What makes the classic neon sign so distinctive is that it is not simply a backlit panel, as the bulk of lit signs now are. The green, pink, yellow, blue gases are running through glass tubes twisted and blown into the shape desired, an elegance born out of fragility. For some reasons the most ornate signs are those outside optometrists, who seem to have made extensive efforts to outdo each other, with signs that wink and stare, raise their eyebrows, or spiral in one eye and out the other in all the colours that the combination of electricity and noble gases will permit.
Why did they survive here when they have been torn out everywhere else?
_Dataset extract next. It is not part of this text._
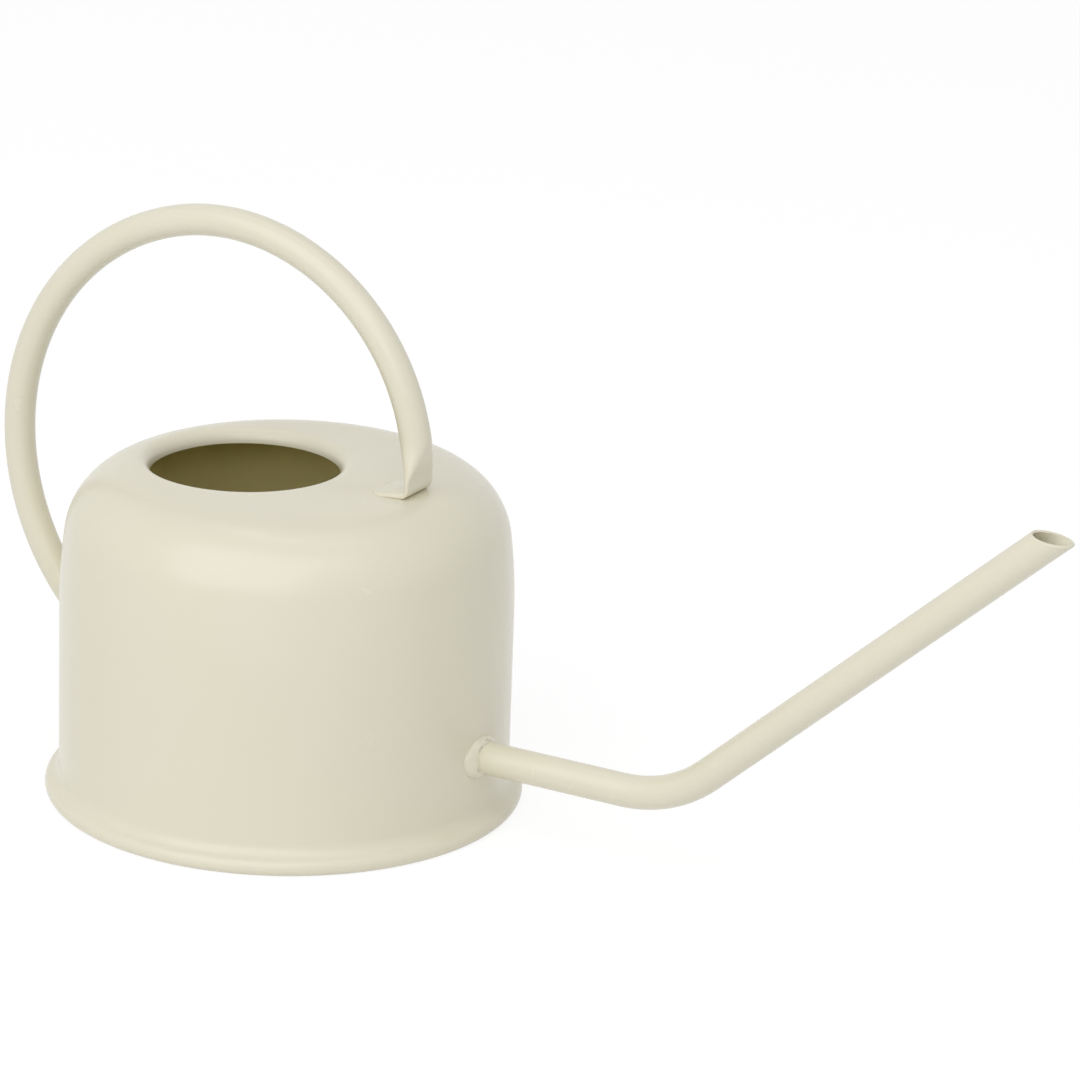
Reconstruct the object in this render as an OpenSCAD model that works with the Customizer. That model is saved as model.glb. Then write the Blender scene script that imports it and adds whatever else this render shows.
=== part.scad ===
// Indoor watering can of painted sheet steel: a drawn bell body with a turned-down filling mouth,
// a base rolled into its foot, a bent tube spout and a hoop handle of tube with flattened feet.
// Millimetres. +Z is up, the spout points along +X, and the origin is the centre of the foot.

/* [Body] */
// Outer radius of the straight wall
body_r = 64.9; // [52:0.1:80]
// Height of the body over the ground
body_h = 96.9; // [78:0.1:125]
// Thickness of the sheet
sheet_t = 0.8; // [0.6:0.1:1]
// Radius of the long curve that draws the wall in
sweep_r = 165; // [120:1:220]
// Angle of that long curve
sweep_a = 7.7; // [5:0.1:10]
// Radius of the shoulder
shoulder_r = 20.9; // [14:0.1:26]

/* [Foot] */
// Radius of the hollow curve between the wall and the rolled rim
flare_r = 4; // [3:0.1:6]
// How far the rolled rim stands out from the wall
foot_out = 4; // [3.4:0.1:5]
// Outer radius of the rolled rim's section
curl_r = 2.5; // [2.4:0.1:3]
// How far past its lowest point the rim is rolled
curl_a = 60; // [20:5:80]
// How deep the rim is pressed flat where it stands on the ground
foot_flat = 0.1; // [0.05:0.05:0.2]
// Gap between the two sheets in the rolled rim
seam_gap = 0.05; // [0.02:0.01:0.1]

/* [Filling mouth] */
// Distance of the mouth's centre from the body's axis, towards the handle's back
mouth_back = 14.8; // [8:0.1:18]
// Radius of the clear opening
mouth_r = 27.2; // [20:0.1:33]
// Radius of the turned-down lip
lip_r = 3.7; // [2.5:0.1:5]
// Straight drop under the lip
lip_drop = 0.5; // [0.3:0.1:2]

/* [Spout] */
// Outer radius of the spout tube
spout_r = 4.75; // [3.8:0.05:6]
// Wall of the spout tube
spout_t = 0.8; // [0.6:0.1:1.2]
// Height of the spout's axis where it leaves the wall
spout_z = 23.5; // [18:0.1:32]
// Distance from the wall to the corner of the spout's axis
spout_run = 60.4; // [45:0.1:80]
// Bend radius of the spout's axis
spout_bend_r = 39; // [28:0.5:50]
// Rise of the spout's long stretch, in degrees
spout_rise = 42.1; // [30:0.1:52]
// Length of the axis from the corner to the cut end
spout_len = 145.4; // [110:0.1:175]
// Fall of the cut end towards the front, in degrees
tip_fall = 10; // [0:1:20]
// Clearance of the spout in the hole in the wall
fit_gap = 0.1; // [0.05:0.05:0.2]
// Radius of the weld bead's section
weld_r = 2.2; // [1.5:0.1:3]
// How far the centre of the bead's section lies inside the wall
weld_sink = 0.4; // [0.2:0.1:1]

/* [Handle] */
// Outer radius of the handle tube
handle_r = 4.5; // [3.6:0.1:5.6]
// Wall of the handle tube
handle_t = 0.8; // [0.6:0.1:1.2]
// Distance of the front leg from the plane of the wall
leg_inset = 22.9; // [16:0.1:28]
// Height of the front arc's centre over the body's top
hoop_rise = 4.3; // [2:0.1:12]
// How far the hoop's axis stands out behind the wall
hoop_reach = 27.7; // [20:0.1:36]
// How much the front arc is tighter than half the hoop's span
hoop_skew = 3.2; // [0:0.1:6]
// Angle at which the front arc passes into the back arc
hoop_join_a = 105; // [95:1:115]
// Length over which the tube is pressed flat
press_len = 13; // [9:0.5:18]
// Inner radius of the fold above each foot
fold_r = 1; // [0.6:0.1:2]
// Length of the tab on the top, past the fold
front_tab = 9.5; // [5:0.5:12]
// Length of the tab on the wall, past the fold
back_tab = 9; // [5:0.5:12]
// Corner radius of the tabs
tab_corner_r = 3; // [1:0.5:4]

/* [Hidden] */
$fn = 96;
HULL_FN = 32;
FAR = 400;          // larger than any part of the can
SLICE = 0.2;        // thickness of the slices that a hull joins
LAP = 0.3;          // length by which a bent pipe or a pressed end runs into its neighbour
SKIN = 0.02;        // step between the skins of two pieces that run into each other
HAIR = 0.01;        // overlap of the pieces of a flat section
LIP_SET = 0.05;     // how far the lip's ring is set under the edge that it joins
CREAM = "#E8E4D2";

// Profile of the body: two arcs that run into each other, from the wall to the flat top
wall_top = body_h - sweep_r * sin(sweep_a) - shoulder_r * (1 - sin(sweep_a));
sweep_c = [body_r - sweep_r, wall_top];
shoulder_c = sweep_c + (sweep_r - shoulder_r) * dir(sweep_a);

// Foot: a hollow arc that runs into the rolled rim
rim_c = [body_r + foot_out - curl_r, curl_r - foot_flat];
flare_dx = body_r + flare_r - rim_c.x;
flare_dz = sqrt(pow(flare_r + curl_r, 2) - pow(flare_dx, 2));
flare_c = [body_r + flare_r, rim_c.y + flare_dz];
flare_end_a = 180 + atan2(flare_dz, flare_dx);
inner_curl_r = curl_r - sheet_t - seam_gap;
floor_top = rim_c.y + inner_curl_r;

// Lip: its ring lies just under the lowest place of the top's edge round the mouth
rim_r = mouth_r + lip_r;
lip_z = top_z(rim_r + mouth_back) - LIP_SET;

// Spout
bend_cut = spout_bend_r * tan(spout_rise / 2);
corner = [body_r + spout_run, spout_z];
bend_start = corner - [bend_cut, 0];
bend_end = corner + bend_cut * dir(spout_rise);
tip = corner + spout_len * dir(spout_rise);
hole_r = spout_r + fit_gap;

// Hoop: a front arc and a back arc, and a pressed plate of two walls at each end
leg_x = body_r - leg_inset;
span = leg_x + body_r + hoop_reach;
front_r = span / 2 - hoop_skew;
back_r = (span - front_r * (1 - cos(hoop_join_a))) / (1 + cos(hoop_join_a));
front_c = [leg_x - front_r, body_h + hoop_rise];
back_c = front_c + (front_r - back_r) * dir(hoop_join_a);
plate_t = 2 * handle_t;
plate_w = PI * (handle_r - handle_t / 2) + handle_t;
fold_mid_r = fold_r + handle_t;
stub = 1;           // length of plate before the fold
front_corner = [leg_x, body_h + handle_t];
front_press_z = body_h + plate_t + fold_r + press_len;
front_a = asin((front_press_z - front_c.y) / front_r);
back_hit_a = 180 + acos((body_r + handle_t + back_c.x) / back_r);
back_corner = back_c + back_r * dir(back_hit_a);
back_heading = back_hit_a - 270;
back_press_a = back_hit_a - (press_len + fold_r + plate_t) / back_r * 180 / PI;

function dir(a) = [cos(a), sin(a)];

// Height of the top's outer surface at a distance from the body's axis
function top_z(r) =
    r <= shoulder_c.x ? body_h
    : shoulder_c.y + sqrt(pow(shoulder_r, 2) - pow(r - shoulder_c.x, 2));

// Strip of sheet bent round the centre c, from angle a0 to a1, in steps of under 90 degrees
module bent_strip(c, r, t, a0, a1) {
    steps = ceil((a1 - a0) / 80);
    step = (a1 - a0) / steps;
    reach = 1.1 * (r + t) / cos(step / 2);
    for (i = [0:steps - 1]) {
        from = a0 + i * step;
        translate(c) intersection() {
            difference() {
                circle(r + t);
                circle(r);
            }
            polygon([[0, 0], reach * dir(from), reach * dir(from + step / 2), reach * dir(from + step)]);
        }
    }
}

// Half section of the bell's sheet, from the flat top down to the foot
module bell_section() {
    translate([0, body_h - sheet_t]) square([shoulder_c.x, sheet_t]);
    bent_strip(shoulder_c, shoulder_r - sheet_t, sheet_t, sweep_a, 90);
    bent_strip(sweep_c, sweep_r - sheet_t, sheet_t, 0, sweep_a);
    translate([body_r - sheet_t, flare_c.y]) square([sheet_t, wall_top - flare_c.y]);
    bent_strip(flare_c, flare_r, sheet_t, 180, flare_end_a);
    difference() {
        bent_strip(rim_c, curl_r - sheet_t, sheet_t, -90 - curl_a, flare_end_a - 180);
        translate([0, -curl_r]) square([2 * body_r, curl_r]);
    }
}

// Half section of the lip that turns down into the mouth, with the band that joins it to the top
module lip_section() {
    translate([rim_r, -sheet_t]) square(sheet_t);
    bent_strip([rim_r, -lip_r], lip_r - sheet_t, sheet_t, 90, 180);
    translate([mouth_r, -lip_r - lip_drop]) square([sheet_t, lip_drop]);
}

module body_shell() color(CREAM) {
    difference() {
        rotate_extrude() bell_section();
        translate([-mouth_back, 0, body_h / 2]) cylinder(h = body_h, r = rim_r + sheet_t / 2);
        translate([body_r / 2, 0, spout_z]) rotate([0, 90, 0]) cylinder(h = body_r, r = hole_r);
    }
    translate([-mouth_back, 0, lip_z]) rotate_extrude() lip_section();
}

module base_plate() color(CREAM) {
    rotate_extrude() {
        translate([0, floor_top - sheet_t]) square([rim_c.x, sheet_t]);
        bent_strip(rim_c, inner_curl_r - sheet_t, sheet_t, -90 - curl_a, 90);
    }
}

// Puts its children at a point of the plane y = 0, with their X axis turned up by the angle a
module at(p, a) {
    translate([p.x, 0, p.y]) rotate([0, -a, 0]) children();
}

module pipe(p, a, length, r, t) {
    at(p, a) rotate([0, 90, 0]) linear_extrude(length) difference() {
        circle(r);
        circle(r - t);
    }
}

// Pipe bent round the centre c, from angle a0 to a1, running a little way into its neighbours
module bent_pipe(c, bend_r, r, t, a0, a1) {
    lap = LAP / bend_r * 180 / PI;
    at(c, 0) rotate([90, 0, 0]) rotate_extrude(angle = a1 - a0 + 2 * lap, start = a0 - lap)
        translate([bend_r, 0]) difference() {
            circle(r);
            circle(r - t);
        }
}

module spout_tube() color(CREAM) {
    difference() {
        pipe([body_r / 2, spout_z], 0, bend_start.x - body_r / 2, spout_r, spout_t);
        cylinder(h = body_h, r = body_r - sheet_t);
    }
    bent_pipe(bend_start + [0, spout_bend_r], spout_bend_r, spout_r + SKIN, spout_t + 2 * SKIN,
        -90, spout_rise - 90);
    difference() {
        pipe(bend_end, spout_rise, spout_len - bend_cut + 2 * spout_r, spout_r, spout_t);
        at(tip, -tip_fall) translate([-FAR / 2, -FAR / 2, 0]) cube(FAR);
    }
}

module spout_weld() color(CREAM) {
    difference() {
        translate([body_r - weld_sink, 0, spout_z]) rotate([0, 90, 0]) rotate_extrude()
            translate([spout_r, 0]) intersection() {
                circle(weld_r);
                translate([0, -weld_r]) square(2 * weld_r);
            }
        cylinder(h = body_h, r = body_r, $fn = 240);
    }
}

// Pressed end of the tube: from the round end at p to the plate at plate_p with the heading plate_a
module pressed_end(p, a, plate_p, plate_a, r, w, t) {
    hull() {
        at(p, a) translate([-LAP, 0, 0]) rotate([0, 90, 0]) cylinder(h = SLICE, r = r, $fn = HULL_FN);
        at(plate_p, plate_a) translate([LAP - SLICE, -w / 2, -t / 2]) cube([SLICE, w, t]);
    }
}

// Outline of the plate: it runs along +X and ends in two round corners
module plate_outline(length) {
    flat = plate_w - 2 * tab_corner_r;
    translate([-press_len, -plate_w / 2]) square([length + press_len - tab_corner_r, plate_w]);
    translate([0, -flat / 2]) square([length, flat]);
    for (side = [-1, 1])
        translate([length - tab_corner_r, side * flat / 2]) circle(tab_corner_r);
}

// Folded plate with the heading a, bent to its right at the corner p of its middle line
module folded_plate(p, a, turn, length, sink) {
    cut = fold_mid_r * tan(turn / 2);
    intersection() {
        at(p, a) translate([0, plate_w, 0]) rotate([90, 0, 0]) linear_extrude(2 * plate_w) {
            translate([-cut - stub, -plate_t / 2]) square([stub + HAIR, plate_t]);
            bent_strip([-cut, -fold_mid_r], fold_r, plate_t, 90 - turn, 90);
            rotate(-turn) translate([cut - HAIR, -plate_t / 2]) square([2 * length, plate_t + sink]);
        }
        at(p, a - turn) translate([0, 0, -press_len]) linear_extrude(2 * press_len) plate_outline(length);
    }
}

// Foot of the hoop: the tube's end pressed to a plate of two walls, folded on to its seat
module foot(p, a, corner, plate_a, turn, length, sink) {
    plate_p = corner - (fold_mid_r * tan(turn / 2) + stub) * dir(plate_a);
    difference() {
        pressed_end(p, a, plate_p, plate_a, handle_r - SKIN, plate_w - SKIN, plate_t - SKIN);
        pressed_end(p, a, plate_p - 2 * LAP * dir(plate_a), plate_a,
            handle_r - handle_t - SKIN, plate_w - plate_t, SKIN);
    }
    folded_plate(corner, plate_a, turn, length, sink);
}

module handle_tube() color(CREAM) {
    bent_pipe(front_c, front_r, handle_r + SKIN, handle_t + 2 * SKIN, front_a, hoop_join_a);
    bent_pipe(back_c, back_r, handle_r, handle_t, hoop_join_a, back_press_a);
    foot(front_c + front_r * dir(front_a), front_a - 90, front_corner, -90, 90, front_tab, 0);
    difference() {
        foot(back_c + back_r * dir(back_press_a), back_press_a + 90,
            back_corner, back_heading, 90 + back_heading, back_tab, handle_t);
        cylinder(h = body_h, r = body_r);
    }
}

body_shell();
base_plate();
spout_tube();
spout_weld();
handle_tube();
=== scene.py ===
# Indoor watering can: sheet steel bell, hoop handle and long spout, all in cream powder coat.
from math import acos, atan2, cos, degrees, pi, radians, sin, sqrt, tan

import bmesh
import bpy
from mathutils import Matrix, Quaternion, Vector, noise


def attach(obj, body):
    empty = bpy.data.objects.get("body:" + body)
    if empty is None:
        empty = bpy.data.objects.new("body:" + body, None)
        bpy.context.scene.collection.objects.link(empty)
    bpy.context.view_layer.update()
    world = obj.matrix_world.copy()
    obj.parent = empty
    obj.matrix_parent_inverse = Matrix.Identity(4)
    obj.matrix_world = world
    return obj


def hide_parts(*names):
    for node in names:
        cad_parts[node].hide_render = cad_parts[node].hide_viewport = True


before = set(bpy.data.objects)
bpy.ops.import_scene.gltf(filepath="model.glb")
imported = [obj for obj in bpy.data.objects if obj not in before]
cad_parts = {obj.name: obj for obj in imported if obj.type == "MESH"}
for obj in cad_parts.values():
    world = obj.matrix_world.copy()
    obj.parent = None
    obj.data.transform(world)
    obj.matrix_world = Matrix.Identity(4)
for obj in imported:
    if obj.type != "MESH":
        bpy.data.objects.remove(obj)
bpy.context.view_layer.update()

mm = 0.001
scene = bpy.context.scene

# Small helpers for the modelling. Lengths are in mm until they reach a mesh.
shop = {
    "weldPoints": 0.002,   # points closer than this become one
    "edgeSegments": 3,     # steps in every softened edge
    "edgeAngle": 50,       # edges sharper than this are softened
}


def unit(angle):
    return Vector((cos(radians(angle)), sin(radians(angle))))


def arc(centre, radius, start, end, steps):
    return [Vector(centre) + radius * unit(start + (end - start) * i / steps) for i in range(steps + 1)]


def smooth(t):
    t = min(max(t, 0), 1)
    return t * t * (3 - 2 * t)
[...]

Who knows, but looking down the hill as a dozen different displays dance in the dusk, it's something to be thankful for - one of those strange regional variations that often go unrecorded because they cannot be fitted into a city's narrative of itself. They charm us so because they are a trip in time as much as space, back to memories of our own cities in an earlier era, before a certain distinctiveness of place was buried under the tides of McDonald's and Officeworks.
Porto, like all of Portugal, is slowly catching up to the rest of the West - its elegant tram system has been retired in favour of a newly built underground (two riverside tram routes survive). Whether it will retain its style remains to be seen - but is the prognosis ever good in these circumstances? If your tastes incline towards the painted shadows rather than the bright lights, you might want to visit before it's too late.
Fast facts
There are no direct flights from Australia to Portugal. TAP and Air Portugalia fly direct to Porto from most European capitals. Ryanair flies twice a day from London Stansted. The city's official tourism website is at www.portoturismo.pt, with a complete guide to city tours and visits to bodegas.